Had Ormond such a counsellor by him as Cineas was, and heard unto him, he had likely been happier than he is at present, such a counsellor I mean as would say unto him intrepidly, when he took the course of stripping honest gentlemen of their estates, My Lord, I would desire to know what you resolve to do when you have by hook and crook ingrossed the lands and inheritances of innocent persons, poor widows, and orphans unto yourself; when you have obtained all, is the thing you aim at only to make good cheer and be merry? if this be your design you need not trouble yourself so much, nor expose your conscience to danger, nor your honour to such an ignominious shame and infamy (which shall endure to all ages), in taking away that which is not your own; far better content yourself as you are, and feast upon that great patrimony your predecessors left. Cannot that estate which maintained them honourably (without damaging any other) maintain and content you? but I see this is an evil familiar, those exalted to the height of greatness and favour in the prince's eye have no counsellors that will speak freely the truth, as worthy Cineas did to Pyrrhus; few are near kings and princes can say that which Seneca excellently expressed to his friend Lucilius, thus, "They live not in courts and the houses of kings that will severly speak, and sincerely the truth." What man can without tears behold so many great personages, even Christians in this age, that live, and do far wickeder things than Gentiles or Pagans have done or do, which had more respect and regard to their idols (in whom they apprehended some deity) than those to the true and living God.
Titus Livius tells us Quintus Cincinnatus was carried from the plough to the dignity of a dictator, which war being ended, he returned cheerfully to the plough again; he relates also how the ambassadors of the Samnites found Curius Dentatus, another dictator, making ready and cleansing of roots for his supper, and even at that time, he says, there were no more in all the Roman armies of waiting men (such as we call calones) but two. Marcus Anthonius, not he (that fatal man to Cicero, and to the commonwealth), but another chosen consul of a great army designed into Spain, had but eight servants, so Carbo in the same dignity placed (as we read), had but seven; what shall I say of Cato the senior, who in the same employment, power, and commission for Spain, had but three; however, this Cato named the Censor (though contented wisely with such a small retinue) was captain general in their army, a famous orator, and a prudent counsellor reputed by the commonwealth (in the commonwealth) and by all Rome for his sober life, was called a good father to his children, a good husband to his wife, a frugal housekeeper, and a man (a great praise in those days) well skill'd in the plough.
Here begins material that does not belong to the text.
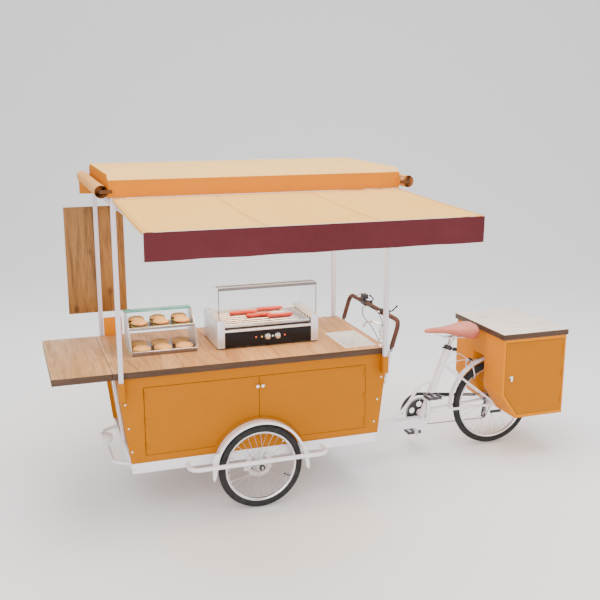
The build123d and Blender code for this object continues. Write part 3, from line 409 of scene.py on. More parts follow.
def frame_at(axis):
    z = Vector(axis).normalized()
    x = Vector((1, 0, 0)) if abs(z.x) < 0.9 else Vector((0, 1, 0))
    y = z.cross(x).normalized()
    x = y.cross(z)
    return Matrix((x, y, z)).transposed().to_4x4()


def add_lathe(bm, origin, axis, profile, seg=48, mi=0, close=False, mod=None):
    """profile is a list of (radius, height along the axis); close joins its two ends."""
    M = Matrix.Translation(origin) @ frame_at(axis)
    rings = []
    for i in range(seg):
        a = 2 * pi * i / seg
        ring = []
        for k, (r, h) in enumerate(profile):
            rr, hh = mod(i, k, r, h) if mod else (r, h)
            ring.append(bm.verts.new(M @ Vector((rr * math.cos(a), rr * math.sin(a), hh))))
        rings.append(ring)
    n = len(profile)
    last = n if close else n - 1
    for i in range(seg):
        A, B = rings[i], rings[(i + 1) % seg]
        for k in range(last):
            q = [A[k], B[k], B[(k + 1) % n], A[(k + 1) % n]]
            f = bm.faces.new(q)
            f.material_index = mi(i, k) if callable(mi) else mi
    if not close:
        for k in (0, n - 1):
            if profile[k][0] > 1e-6:
                f = bm.faces.new([rings[i][k] for i in range(seg)])
                f.material_index = mi(0, k) if callable(mi) else mi
    bmesh.ops.remove_doubles(bm, verts=[v for r in rings for v in r], dist=1e-7)


def add_rod(bm, a, b, r, seg=10, mi=0, r2=None):
    a, b = Vector(a), Vector(b)
    L = (b - a).length
    add_lathe(bm, a, b - a, [(r, 0), (r2 or r, L)], seg, mi)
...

Epaminondas, a famous captain, protector and flower of the Thebans, who fought so many battles valiantly, nevertheless it is written, he had but one suit of clothes, which, when required reparation, he was forced to keep house till mended and brought unto him. This Epaminondas I speak of died so poor, as not so much in his house could be had as to pay his funerals, which was performed by the commonwealth.
What need I speak in this place of Phocion, Socrates, Iphaltes, miracles of nature, and wisest of Athens? This Phocion, who fought twenty-six battles, victorious always, and triumphant over his enemies, yet a greater despiser of riches, honours, and titles (as histories do testify), refused one hundred talents sent unto him by Alexander the Great as a present, demanding of those who brought the present what was Alexander's meaning in sending to him alone, and only, that present; they replied, forasmuch as he takes you to be the only man of honour and merit amongst the Athenians; to this he answered briefly, Why then let Alexander leave me so during my life, which is a thing I cannot be if I receive and accept of his talents of gold.